李承晩と朴正煕 アメリカに挑んだ大統領49

カーターの駐韓米軍全面撤退政策
日付: 2016年06月15日 10時54分

抑止と防御

 カーターは、朴正熙政権の独裁政治を在韓米軍撤退の理由として提示した。道徳的理由を軍事政策の根拠として適用しようとした米国史上最悪の大統領の一人であるカーターの在韓米軍撤収政策は失敗したが、カーターの政策が韓半島に与えた衝撃は大変なものだった。朴正熙の核開発計画もこれに関連したことだ。朴正熙の核開発計画は米国の軍事政策への反動的理由と根拠で推進されたものだった。
朴正熙政権18年間は、韓国の安保と関連する衝撃的な事件が相次いで起きた時期だった。米国の援助がないと国家運営がまったくできない状況で、朴正熙は安保と経済発展の間に必然的に存在するジレンマのために本当に苦心した。朴正熙は、この苦しい心情を次のように表現している。
「軍を維持するためには経済再建を制約せねばならず、経済を再建するためには、軍を削減しなければならない。国情は進退極まる、どうすることもできない状況だ。難関はこれだけであろうか」
大韓民国の国家安保の核心は、韓国軍とともに韓米相互防衛条約に基づいて韓国に駐屯している駐韓米軍だ。米国は韓国戦争のとき32万人を韓国に派遣して共産主義から韓国を守るのに成功した。休戦後、規模は縮小したものの、今日まで韓国に駐屯している米軍は韓半島での戦争を防いでいる最大の抑止力といわざるをえない。
戦争を抑止することは戦争で勝利することとはまったく異なる。戦争が起きないように防ぐ力を抑止力と呼ぶ。戦争が起きた後、敵を撃退し、自らを守れる力を防御力と呼ぶ。防衛のために必要な軍事力と抑止のために必要な軍事力は当然その規模と質が異なる。
北韓が侵略してきたとき、それを撃退し大韓民国を守れる力とは、北韓の軍事力を物理的に圧倒するわれわれの軍事力、そして戦争遂行を可能にするわれわれの経済力が、北韓より強大であれば確保される。

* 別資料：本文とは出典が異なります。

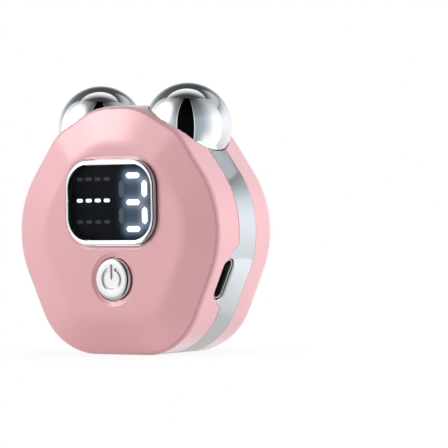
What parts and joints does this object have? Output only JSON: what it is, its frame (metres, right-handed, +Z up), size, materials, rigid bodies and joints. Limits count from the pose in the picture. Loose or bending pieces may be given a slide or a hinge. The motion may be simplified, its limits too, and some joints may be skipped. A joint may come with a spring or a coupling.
{
  "type": "facial toning device",
  "caption": "Palm-size facial toning device: two-shell body with a plated band, framed display, push button, charging port and rolling ball electrodes on leaning axles.",
  "frame": {"origin": "middle of the flat foot that the device stands on, in the middle plane of the plated band", "axes": "+Z up from the foot to the balls, -Y out of the display face, +X to the right seen from the front"},
  "size_m": [0.0526, 0.025, 0.0569],
  "materials": {
    "pink_shell": "soft satin pink moulding",
    "plated_band": "satin plated plastic",
    "bezel_silver": "bright plated plastic",
    "smoked_lens": "polished smoked acrylic",
    "black_plastic": "moulded black",
    "lit_guides": "milky diffuser, lit",
    "dim_guides": "milky diffuser, unlit",
    "led_chips": "phosphor",
    "board_green": "solder mask",
    "screw_steel": "zinc plated",
    "pearl_button": "pearl white",
    "white_plastic": "natural",
    "port_steel": "drawn steel",
    "gold_contacts": "gold flash",
    "copper_coil": "wound copper",
    "ceramic_tan": "fired ceramic",
    "wire_red": "silicone insulation",
    "battery_foil": "laminated pouch",
    "foam_grey": "open foam",
    "frame_plastic": "moulded",
    "ball_chrome": "mirror polished",
    "bush_brass": "turned",
    "axle_steel": "turned stainless",
    "seal_rubber": "silicone"
  },
  "bodies": {
    "body": {"front_shell": "pink_shell", "rear_shell": "pink_shell", "mid_band": "plated_band", "display_bezel": "bezel_silver", "display_lens": "smoked_lens", "display_reflector": "black_plastic", "segment_guides_lit": "lit_guides", "segment_guides_dim": "dim_guides", "mode_bar_guides": "dim_guides", "display_leds": "led_chips", "display_board": "board_green", "display_screws": "screw_steel", "board_link_header": "black_plastic", "switch_body": "black_plastic", "port_shell": "port_steel", "port_tongue": "black_plastic", "port_contacts": "gold_contacts", "main_board": "board_green", "board_screws": "screw_steel", "board_chips": "black_plastic", "pulse_transformer": "copper_coil", "board_capacitors": "ceramic_tan", "battery_connector": "white_plastic", "battery_leads": "wire_red", "battery_cell": "battery_foil", "battery_foam_pad": "foam_grey", "inner_frame": "frame_plastic", "frame_screws": "screw_steel", "ball_axle_left": "axle_steel", "ball_axle_right": "axle_steel", "axle_clip_left": "axle_steel", "axle_clip_right": "axle_steel", "axle_seal_left": "seal_rubber", "axle_seal_right": "seal_rubber", "axle_heater_left": "ceramic_tan", "axle_heater_right": "ceramic_tan", "axle_terminal_left": "bush_brass", "axle_terminal_right": "bush_brass", "axle_nut_left": "axle_steel", "axle_nut_right": "axle_steel", "ball_lead_left": "wire_red", "ball_lead_right": "wire_red"},
    "left_ball": {"ball_left": "ball_chrome", "ball_bush_left": "bush_brass"},
    "right_ball": {"ball_right": "ball_chrome", "ball_bush_right": "bush_brass"},
    "button": {"power_button": "pearl_button", "switch_plunger": "white_plastic"}
  },
  "joints": [
    {"name": "left_ball_roll", "type": "hinge", "parent": "body", "child": "left_ball", "pos_m": [-0.0114, 0, 0.0477], "axis": [-0.4226, 0, 0.9063], "continuous": true},
    {"name": "right_ball_roll", "type": "hinge", "parent": "body", "child": "right_ball", "pos_m": [0.0114, 0, 0.0477], "axis": [0.4226, 0, 0.9063], "continuous": true},
    {"name": "power_button_press", "type": "slide", "parent": "body", "child": "button", "axis": [0, 1, 0], "range_m": [0, 0.0005], "stiffness_N_per_m": 1500, "springref_m": -0.0002}
  ]
}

軍事専門家は、攻撃と防御の比率などを計算して攻撃する側が防衛する側よりも約3倍の軍事力を持つとき、攻撃が成功する可能性が高いと主張するが、これは国家大戦略の次元ではなく、戦闘の現場、つまり戦術的次元で適用される話だ。攻撃する国の全軍事力が防御する国が保有する全軍事力の3倍であれば攻撃に成功するというわけではない。一時、大韓民国の学者の中には、北韓の軍事力が韓国の3倍にならないため、攻撃できないはずだと主張する人がいた。これは「戦争の非対称性」はもちろん、「抑止」論理を理解していないため導き出された、誤った分析だ。
戦争の非対称性とは、戦争を挑発する国が、自分の軍事力が全体的には防御側よりも弱くても、攻撃に最も有利な戦略と戦術を選択することで、相手の強大な軍事力を制圧でき、戦争を勝利に導けることをいう。ベトナム戦争では強大な米軍が相手のゲリラ戦術に苦しめられた。米国がいくら強大でも、アフガンやイラクのテロリストとの戦争は容易ではない。戦争の非対称的な性質のため、軍事的に劣る相手でも強大な国と対等な戦争ができるのである。
各国は戦争を遂行するよりも、事前に戦争が起きないように防ぐこと、つまり戦争を抑止することにより多くの神経を使わざるをえない。大韓民国と米国の韓米同盟の第1次的目標は、北韓の再南侵を「抑止」することだ。もちろん、抑止が失敗した場合、韓米同盟は大韓民国を防衛するという2番目の目標を必ず達成しなければならない。
米国軍は本当に強い。今も昔もそうだ。筆者は90年代半ばの数年間、前線の各部隊で将兵たちに多くの講義をした。ある日、西部戦線部隊の師団長と講義の前に話をする機会があった。「師団長、米国軍が強大だとよくいわれますが、どれほど強いですか」と尋ねた。師団長の答えは、「米軍は本当に強いですよ。火力なら米軍1個旅団が韓国1個軍団よりも強いでしょう」というものだった。ほぼ同じ兵力規模なら9~10倍強いという意味である。
イラク戦争(2003年~11年)を遂行する米軍は、湾岸戦争(1991年)当時の米軍よりも約6~10倍強いと自己評価している。米軍はあまりにも強くなったため、軍団級の部隊単位が不要になった。